● **Provided data**:
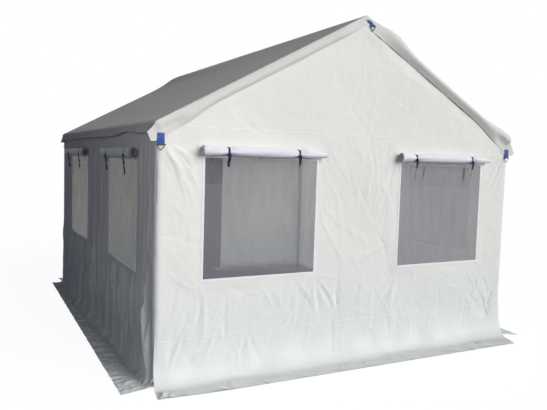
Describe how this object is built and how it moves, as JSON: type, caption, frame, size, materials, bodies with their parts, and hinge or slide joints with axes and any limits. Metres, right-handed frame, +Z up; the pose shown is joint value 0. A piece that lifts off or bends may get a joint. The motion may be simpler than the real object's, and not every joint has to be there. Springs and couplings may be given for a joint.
{
  "type": "rapid deployment shelter",
  "caption": "Gabled cloth shelter on two hinged arches joined by folding scissor chains, with net windows, rolled covers, an end doorway and mud flaps.",
  "frame": {"origin": "on the floor under the middle of the ridge, at the bottom centre of the part's box", "axes": "+Z up, Y along the ridge with the gable without a door at -Y, X across the gable"},
  "size_m": [4.09, 4.6, 2.925],
  "materials": {
    "cover_cloth": "light grey coated cloth, satin",
    "window_net": "fine dark grey insect net, matt",
    "rolled_cloth": "white coated cloth, rolled up",
    "arch_tube": "extruded square tube, satin anodised",
    "cast_fitting": "cast and tumbled, dark grey",
    "scissor_bar": "flat bar, brushed",
    "blue_webbing": "woven blue webbing, matt",
    "ring_wire": "black coated steel wire"
  },
  "bodies": {
    "front_arch": {"front_ridge_bracket": "cast_fitting", "front_left_rafter": "arch_tube", "front_right_rafter": "arch_tube", "front_wall": "cover_cloth", "front_left_window_net": "window_net", "front_right_window_net": "window_net", "front_left_window_roll": "rolled_cloth", "front_right_window_roll": "rolled_cloth", "front_left_tab": "blue_webbing", "front_peak_tab": "blue_webbing", "front_right_tab": "blue_webbing", "roof_cover": "cover_cloth", "left_wall": "cover_cloth", "right_wall": "cover_cloth", "left_mud_flap": "cover_cloth", "right_mud_flap": "cover_cloth", "left_near_window_net": "window_net", "left_near_window_roll": "rolled_cloth", "left_far_window_net": "window_net", "left_far_window_roll": "rolled_cloth", "right_near_window_net": "window_net", "right_near_window_roll": "rolled_cloth", "right_far_window_net": "window_net", "right_far_window_roll": "rolled_cloth"},
    "rear_arch": {"rear_ridge_bracket": "cast_fitting", "rear_left_rafter": "arch_tube", "rear_right_rafter": "arch_tube", "rear_wall": "cover_cloth", "rear_door_roll": "rolled_cloth", "rear_left_tab": "blue_webbing", "rear_peak_tab": "blue_webbing", "rear_right_tab": "blue_webbing"},
    "left_falling_bar_1": {"left_falling_bar_1": "scissor_bar"},
    "left_rising_bar_1": {"left_rising_bar_1": "scissor_bar"},
    "left_rising_bar_2": {"left_rising_bar_2": "scissor_bar"},
    "left_falling_bar_2": {"left_falling_bar_2": "scissor_bar"},
    "left_falling_bar_3": {"left_falling_bar_3": "scissor_bar"},
    "left_rising_bar_3": {"left_rising_bar_3": "scissor_bar"},
    "front_left_slider": {"front_left_slider": "cast_fitting"},
    "rear_left_slider": {"rear_left_slider": "cast_fitting"},
    "right_falling_bar_1": {"right_falling_bar_1": "scissor_bar"},
    "right_rising_bar_1": {"right_rising_bar_1": "scissor_bar"},
    "right_rising_bar_2": {"right_rising_bar_2": "scissor_bar"},
    "right_falling_bar_2": {"right_falling_bar_2": "scissor_bar"},
    "right_falling_bar_3": {"right_falling_bar_3": "scissor_bar"},
    "right_rising_bar_3": {"right_rising_bar_3": "scissor_bar"},
    "front_right_slider": {"front_right_slider": "cast_fitting"},
    "rear_right_slider": {"rear_right_slider": "cast_fitting"},
    "front_left_leg": {"front_left_leg": "arch_tube"},
    "front_right_leg": {"front_right_leg": "arch_tube"},
    "rear_left_leg": {"rear_left_leg": "arch_tube"},
    "rear_right_leg": {"rear_right_leg": "arch_tube"},
    "front_left_ring": {"front_left_ring": "ring_wire"},
    "front_peak_ring": {"front_peak_ring": "ring_wire"},
    "front_right_ring": {"front_right_ring": "ring_wire"},
    "rear_left_ring": {"rear_left_ring": "ring_wire"},
    "rear_peak_ring": {"rear_peak_ring": "ring_wire"},
    "rear_right_ring": {"rear_right_ring": "ring_wire"}
  },
  "joints": [
    {"name": "frame_fold", "type": "hinge", "parent": "front_arch", "child": "left_falling_bar_1", "pos_m": [-0.10539, -1.895, 2.83642], "axis": [-0.4782, 0, 0.8783], "range_deg": [0, 50.03], "deforming": ["roof_cover", "left_wall", "right_wall", "left_near_window_net", "left_near_window_roll", "left_far_window_net", "left_far_window_roll", "right_near_window_net", "right_near_window_roll", "right_far_window_net", "right_far_window_roll", "left_mud_flap", "right_mud_flap"]},
    {"name": "left_rising_bar_1_pivot", "type": "hinge", "parent": "left_falling_bar_1", "child": "left_rising_bar_1", "pos_m": [-0.50061, -1.26333, 2.62125], "axis": [-0.4782, 0, 0.8783], "range_deg": [-100.07, 0]},
    {"name": "left_rising_bar_2_pivot", "type": "hinge", "parent": "left_falling_bar_1", "child": "left_rising_bar_2", "pos_m": [-0.89583, -0.63167, 2.40607], "axis": [-0.4782, 0, 0.8783], "range_deg": [-100.07, 0]},
    {"name": "left_falling_bar_2_pivot", "type": "hinge", "parent": "left_rising_bar_2", "child": "left_falling_bar_2", "pos_m": [-0.50061, 0, 2.62125], "axis": [-0.4782, 0, 0.8783], "range_deg": [0, 100.07]},
    {"name": "left_falling_bar_3_pivot", "type": "hinge", "parent": "left_rising_bar_2", "child": "left_falling_bar_3", "pos_m": [-0.10539, 0.63167, 2.83642], "axis": [-0.4782, 0, 0.8783], "range_deg": [0, 100.07]},
    {"name": "left_rising_bar_3_pivot", "type": "hinge", "parent": "left_falling_bar_3", "child": "left_rising_bar_3", "pos_m": [-0.50061, 1.26333, 2.62125], "axis": [-0.4782, 0, 0.8783], "range_deg": [-100.07, 0]},
    {"name": "front_left_slider_pivot", "type": "hinge", "parent": "left_rising_bar_1", "child": "front_left_slider", "pos_m": [-0.89583, -1.895, 2.40607], "axis": [-0.4782, 0, 0.8783], "range_deg": [0, 50.03]},
    {"name": "rear_left_slider_pivot", "type": "hinge", "parent": "left_falling_bar_3", "child": "rear_left_slider", "pos_m": [-0.89583, 1.895, 2.40607], "axis": [-0.4782, 0, 0.8783], "range_deg": [-50.03, 0]},
    {"name": "right_falling_bar_1_pivot", "type": "hinge", "parent": "front_arch", "child": "right_falling_bar_1", "pos_m": [0.10539, -1.895, 2.83642], "axis": [-0.4782, 0, -0.8783], "range_deg": [0, 50.03]},
    {"name": "right_rising_bar_1_pivot", "type": "hinge", "parent": "right_falling_bar_1", "child": "right_rising_bar_1", "pos_m": [0.50061, -1.26333, 2.62125], "axis": [-0.4782, 0, -0.8783], "range_deg": [-100.07, 0]},
    {"name": "right_rising_bar_2_pivot", "type": "hinge", "parent": "right_falling_bar_1", "child": "right_rising_bar_2", "pos_m": [0.89583, -0.63167, 2.40607], "axis": [-0.4782, 0, -0.8783], "range_deg": [-100.07, 0]},
    {"name": "right_falling_bar_2_pivot", "type": "hinge", "parent": "right_rising_bar_2", "child": "right_falling_bar_2", "pos_m": [0.50061, 0, 2.62125], "axis": [-0.4782, 0, -0.8783], "range_deg": [0, 100.07]},
    {"name": "right_falling_bar_3_pivot", "type": "hinge", "parent": "right_rising_bar_2", "child": "right_falling_bar_3", "pos_m": [0.10539, 0.63167, 2.83642], "axis": [-0.4782, 0, -0.8783], "range_deg": [0, 100.07]},
    {"name": "right_rising_bar_3_pivot", "type": "hinge", "parent": "right_falling_bar_3", "child": "right_rising_bar_3", "pos_m": [0.50061, 1.26333, 2.62125], "axis": [-0.4782, 0, -0.8783], "range_deg": [-100.07, 0]},
    {"name": "front_right_slider_pivot", "type": "hinge", "parent": "right_rising_bar_1", "child": "front_right_slider", "pos_m": [0.89583, -1.895, 2.40607], "axis": [-0.4782, 0, -0.8783], "range_deg": [0, 50.03]},
    {"name": "rear_right_slider_pivot", "type": "hinge", "parent": "right_falling_bar_3", "child": "rear_right_slider", "pos_m": [0.89583, 1.895, 2.40607], "axis": [-0.4782, 0, -0.8783], "range_deg": [-50.03, 0]},
    {"name": "rear_arch_pivot", "type": "hinge", "parent": "left_rising_bar_3", "child": "rear_arch", "pos_m": [-0.10539, 1.895, 2.83642], "axis": [-0.4782, 0, 0.8783], "range_deg": [0, 50.03]},
    {"name": "front_left_leg_hinge", "type": "hinge", "parent": "front_arch", "child": "front_left_leg", "pos_m": [-1.755, -1.94, 1.86999], "axis": [0, -1, 0], "range_deg": [0, 115]},
    {"name": "front_right_leg_hinge", "type": "hinge", "parent": "front_arch", "child": "front_right_leg", "pos_m": [1.755, -1.94, 1.86999], "axis": [0, 1, 0], "range_deg": [0, 115]},
    {"name": "rear_left_leg_hinge", "type": "hinge", "parent": "rear_arch", "child": "rear_left_leg", "pos_m": [-1.755, 1.94, 1.86999], "axis": [0, -1, 0], "range_deg": [0, 115]},
    {"name": "rear_right_leg_hinge", "type": "hinge", "parent": "rear_arch", "child": "rear_right_leg", "pos_m": [1.755, 1.94, 1.86999], "axis": [0, 1, 0], "range_deg": [0, 115]},
    {"name": "front_left_ring_hinge", "type": "hinge", "parent": "front_arch", "child": "front_left_ring", "pos_m": [-1.7672, -2.0092, 1.78], "axis": [-1, 0, 0], "range_deg": [-4, 150]},
    {"name": "front_peak_ring_hinge", "type": "hinge", "parent": "front_arch", "child": "front_peak_ring", "pos_m": [0.062, -2.0092, 2.84324], "axis": [-1, 0, 0], "range_deg": [-4, 150]},
    {"name": "front_right_ring_hinge", "type": "hinge", "parent": "front_arch", "child": "front_right_ring", "pos_m": [1.7672, -2.0092, 1.78], "axis": [-1, 0, 0], "range_deg": [-4, 150]},
    {"name": "rear_left_ring_hinge", "type": "hinge", "parent": "rear_arch", "child": "rear_left_ring", "pos_m": [-1.7672, 2.0092, 1.78], "axis": [1, 0, 0], "range_deg": [-4, 150]},
    {"name": "rear_peak_ring_hinge", "type": "hinge", "parent": "rear_arch", "child": "rear_peak_ring", "pos_m": [0.062, 2.0092, 2.84324], "axis": [1, 0, 0], "range_deg": [-4, 150]},
    {"name": "rear_right_ring_hinge", "type": "hinge", "parent": "rear_arch", "child": "rear_right_ring", "pos_m": [1.7672, 2.0092, 1.78], "axis": [1, 0, 0], "range_deg": [-4, 150]}
  ],
  "couplings": [
    {"joint": "left_rising_bar_1_pivot", "follows": "frame_fold", "ratio": -2},
    {"joint": "left_rising_bar_2_pivot", "follows": "frame_fold", "ratio": -2},
    {"joint": "left_falling_bar_2_pivot", "follows": "frame_fold", "ratio": 2},
    {"joint": "left_falling_bar_3_pivot", "follows": "frame_fold", "ratio": 2},
    {"joint": "left_rising_bar_3_pivot", "follows": "frame_fold", "ratio": -2},
    {"joint": "front_left_slider_pivot", "follows": "frame_fold", "ratio": 1},
    {"joint": "rear_left_slider_pivot", "follows": "frame_fold", "ratio": -1},
    {"joint": "right_falling_bar_1_pivot", "follows": "frame_fold", "ratio": 1},
    {"joint": "right_rising_bar_1_pivot", "follows": "frame_fold", "ratio": -2},
    {"joint": "right_rising_bar_2_pivot", "follows": "frame_fold", "ratio": -2},
    {"joint": "right_falling_bar_2_pivot", "follows": "frame_fold", "ratio": 2},
    {"joint": "right_falling_bar_3_pivot", "follows": "frame_fold", "ratio": 2},
    {"joint": "right_rising_bar_3_pivot", "follows": "frame_fold", "ratio": -2},
    {"joint": "front_right_slider_pivot", "follows": "frame_fold", "ratio": 1},
    {"joint": "rear_right_slider_pivot", "follows": "frame_fold", "ratio": -1},
    {"joint": "rear_arch_pivot", "follows": "frame_fold", "ratio": 1}
  ]
}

● **Problem statement**: Copy every line of the listing where the word "joints" appears.

● **Solution to this exercise**:
Describe how this object is built and how it moves, as JSON: type, caption, frame, size, materials, bodies with their parts, and hinge or slide joints with axes and any limits. Metres, right-handed frame, +Z up; the pose shown is joint value 0. A piece that lifts off or bends may get a joint. The motion may be simpler than the real object's, and not every joint has to be there. Springs and couplings may be given for a joint.
  "joints": [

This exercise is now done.